The development was said to be “designed for the purposes of agriculture”, for this reason:
“Without the proposed track the trees would not be able to be moved safely and without damage during December. Stock pens and stock movement would be dangerous during winter months without track. Agricultural use of unit[,] so for safety also of farm workers”.
It was indicated that the proposed track was “To join existing track”.
The council did not issue any determination on that application, and Mr Keenan proceeded to construct the track.
On 25 October 2013, the council granted retrospective planning permission for part of the track, having accepted that this part of it was required to serve a store building.
The council’s enforcement notice
In the enforcement notice relating to the track the matters which appeared to constitute the breach of planning control were stated to be:
“Without planning permission, the construction of a hardcore track on the Land in the approximate position coloured blue on the attached Plan.”
The reasons for issuing the notice included these:
“(a) It appears to the Council that the above breach of planning control has occurred within the last four … years.

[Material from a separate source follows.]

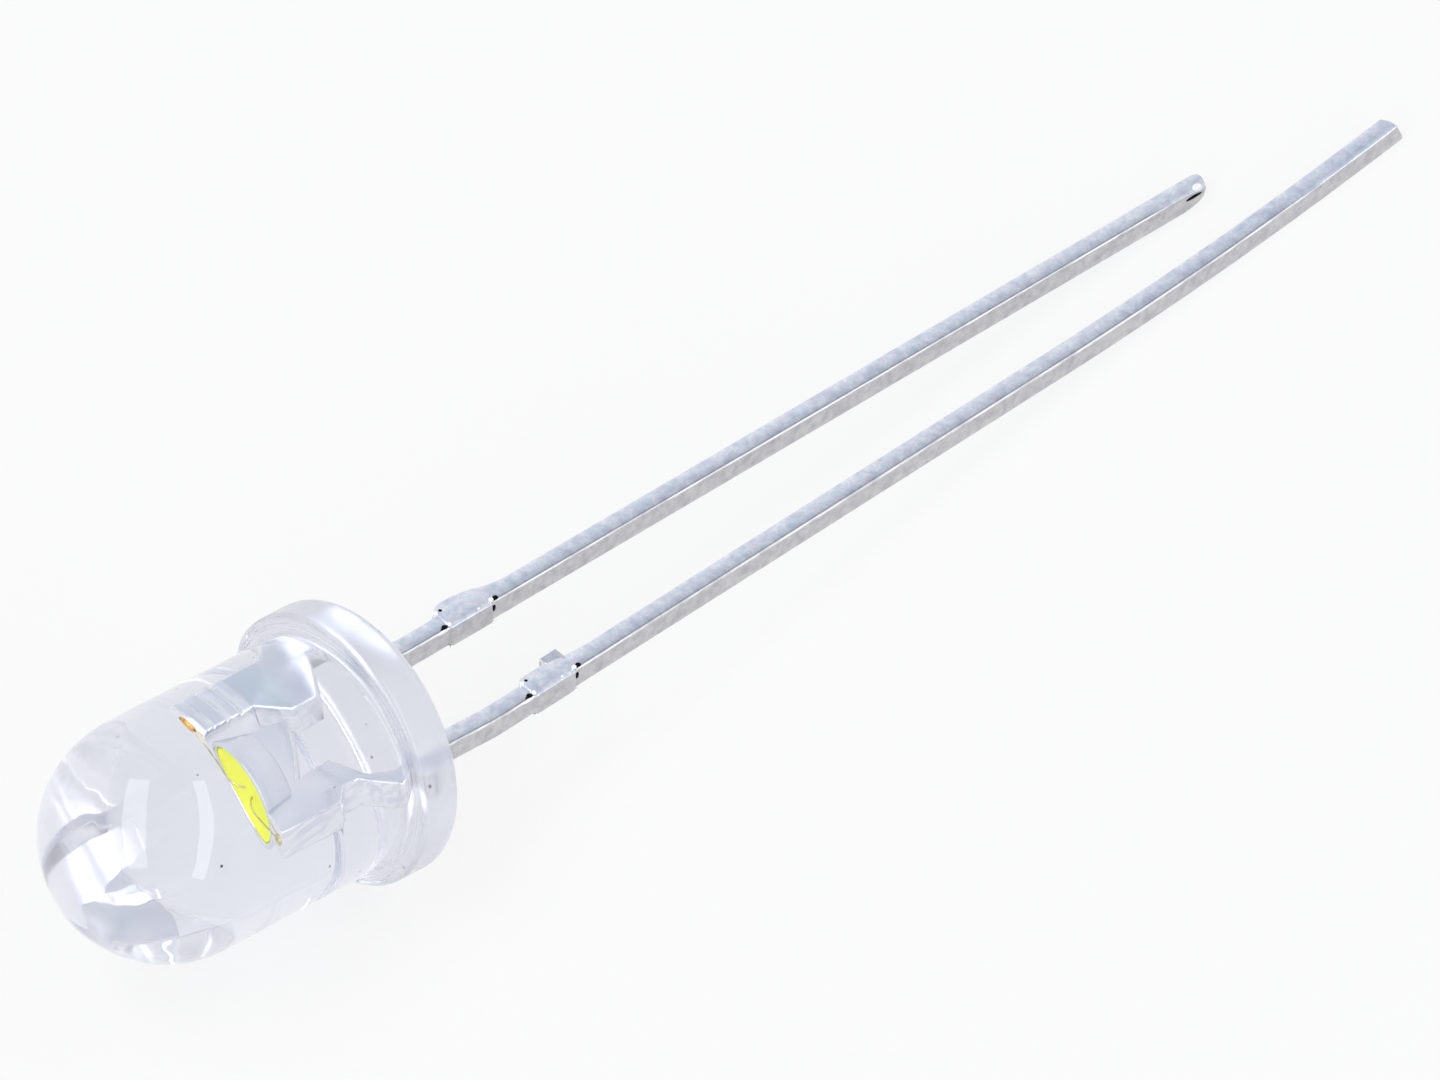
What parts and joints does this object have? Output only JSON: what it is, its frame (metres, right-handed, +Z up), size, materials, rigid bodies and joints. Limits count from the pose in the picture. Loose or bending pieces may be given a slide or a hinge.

… The hardcore track is not reasonably related to agriculture … .”
The notice required the removal of the “hardcore track” and the restoration of the land to its former condition.
The inspector’s conclusions on the ground (c) appeal
The inspector dealt with the ground (c) appeal in paragraphs 6 to 21 of her decision letter. There was, she said, “no dispute that the laying of the track is operational development which requires planning permission”. Mr and Mrs Keenan’s case was that it was “permitted by way of [the GPDO 1995] …” (paragraph 6). She set out Class A of Part 6 of Schedule 2 to the GPDO 1995 and the condition in paragraph A.2(2)(i) requiring an application to be made for determination as to the need for prior approval of siting and means of construction (paragraph 7).
As to that condition, the inspector said this (in paragraphs 8 and 9):
“8. The Appellants say such an application was made and that, following the expiry of 28 days, having not had a determination or notification from the Council as to whether such approval was required, they were entitled to commence the development as was set out in para.A.2(2)(iii)(cc). The Council, on the other hand, says the application was invalid because the development did not fall within Class A of Part 6 of Schedule 2 in the first place.
9. Taking the Council’s argument first, it is right that before considering whether the conditions relating to the requirement for prior approval were met; it is necessary to consider whether the proposal fell within the description of development that was permitted by Class A (as set out in para.7 above) in the first place. If it did not then the development could not be permitted by that class and it would be immaterial whether the associated conditions had been met or not.”
Having quoted the definition of “agricultural land” in paragraph D.1 of Part 6, the inspector acknowledged that “in order for the development to be permitted by Class A the land had to be in use for the purpose of an agricultural trade or business beforehand (that is around March/April 2012) and the track had to be reasonably necessary for that agricultural purpose” (paragraph 10). She noted that “[in] appeal decisions relating to the holding dated 12 April 2011, the Inspector … concluded that no agricultural use was taking place and that the land was in use for the keeping of a horse for recreational purposes”. That use, however, had “subsequently ceased”. The “form for prior approval for the track submitted in March 2012 mentions trees, sheep and pigs in connection with agricultural activities taking place on the site at the time”. But it was “known that there were no pigs on the land as Mr Keenan had been banned from keeping them up until September 2012” (paragraph 11).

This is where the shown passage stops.